LONDON – Jake Hess, a U.S. freelance journalist who also wrote for IPS on Kurdish rights within Turkey, is to be deported following a government order.
“I’m waiting to be sent back to the U.S,” says Hess, who is a U.S. citizen.
Jake Hess was taken into custody by Turkish anti-terror police on Aug. 11 from a hotel in Diyarbakir, a Kurdish-dominated area in southeastern Turkey where he had been staying. He was kept under detention and interrogated over three days. His deportation was ordered Sunday.
“The police claimed that I have contacts with the PKK,” says Hess. The PKK (Kurdistan Workers Party) is a separatist group listed as a terrorist organization by Turkish authorities, as well as the U.S., the EU, the United Nations, and several other countries.
Since the beginning of this year military staff have been killed by suspected PKK militants on a weekly basis, either in the Diyarbakir region or in areas remote from the conflict areas, including Istanbul.
“Through the interrogation, the authorities also said I’m running a smear campaign against the Turkish Republic,” Hess told IPS. The deportation order said Jake Hess has been “taking orders from a terrorist organization.”
Hess says he was interrogated at length over links with the PKK. His name figures in indictment papers in a much-publicized trial of Kurdish leaders and other public figures accused of supporting the PKK. But Hess is not among the accused in that case.
According to the indictment papers, Hess voluntarily interpreted for the Human Rights Association’s Diyarbakir branch during the visits of some foreign delegations, and he also translated some letters and articles issued by HRA to the media and to international organizations in October 2009. Hess speaks fluent Turkish and has a degree of proficiency also in Kurdish.
But while Hess seems to have been under watch over such work, “much of the interrogation focused on the IPS articles,” he says. Jake Hess wrote three reports on Kurdish issues for IPS this year.
The deportation, he said, “is a move to silence the international media and to prevent the international community from learning about the situation here. It is also a move to intimidate local people, and to discourage them from speaking to international media.”
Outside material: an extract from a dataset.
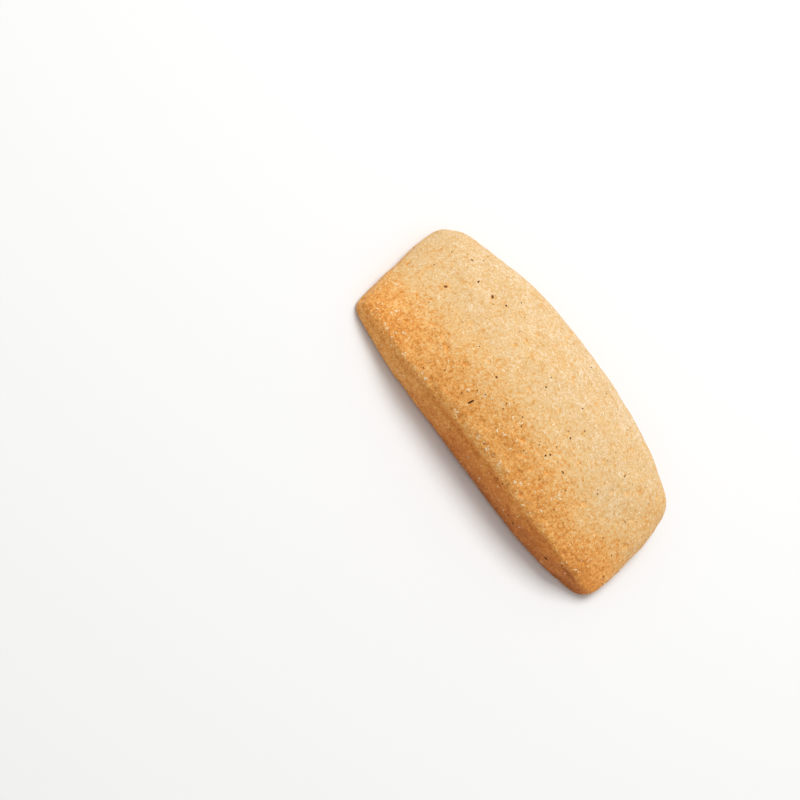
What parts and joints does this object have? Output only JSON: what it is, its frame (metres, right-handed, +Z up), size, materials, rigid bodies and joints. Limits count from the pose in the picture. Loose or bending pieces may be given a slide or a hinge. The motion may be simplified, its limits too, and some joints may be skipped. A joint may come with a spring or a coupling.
{
  "type": "shortbread biscuit",
  "caption": "Pillow-shaped bar of shortbread with a domed golden top, thin rounded ends, low side walls and a flat underside, to be eaten as it is or dunked.",
  "frame": {"origin": "middle of the flat base, at the bottom centre of the bounding box", "axes": "+X along the biscuit from its left cut end to its right one, +Y across it towards the far long side, +Z up out of the domed top"},
  "size_m": [0.0726, 0.0358, 0.0154],
  "materials": {
    "golden_crust": "dry, matt, sandy baked crust, pale gold on top and toasted orange-brown at the rims, with dark spice flecks and pale sugar grains"
  },
  "bodies": {
    "root": {"shortbread_biscuit": "golden_crust"}
  },
  "joints": []
}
The arrest, he said, points to “the bigger picture where innocent people have been targeted for years.” According to some reports, about 1,600 Kurdish activists have been taken into custody, but more conservative estimates have put that number at 840. Some have been held now for up to 18 months without trial, according to local reports.
Hess has clarified that there was no undue pressure on him through detention. “It was not a five-star hotel, but the facilities were not the worst,” he says.
To report on the Kurdish dispute is to touch a raw nerve in Turkey. It comes ahead of a referendum due Sept. 12 on a new constitution proposed by the government. The outcome of this referendum will affect the balance of power between the government on the one hand and the military-judicial bloc on the other. Nationalist tendencies are on the rise, and conflicting parties may be using a case such as that of Jake Hess to score a point.
The Turkish government has been making sustained efforts to find a peaceful solution to the Kurdish issue by offering new rights to Kurdish people, while standing firm against separatist demands and militancy to that end. Opinion polls indicate that the vast majority of Turkish people are seeking strong action against the PKK and allied groups.
Deportation is seen as a mild step. A Turkish journalist in a similar position could face up to three years imprisonment.
The Ankara Head Office and the Diyarbakir Regional Office of the Directorate General of Press and Information of the Prime Minister’s Office were unable to give more information, on the grounds that this was a matter the police was dealing with. The local office clarified that Jake Hess had been held at the Foreigners Section of the Diyarbakir Police Headquarters.
At the U.S. embassy, officials said that there were “privacy issues” and that
Hess had requested that no details be disclosed about his deportation.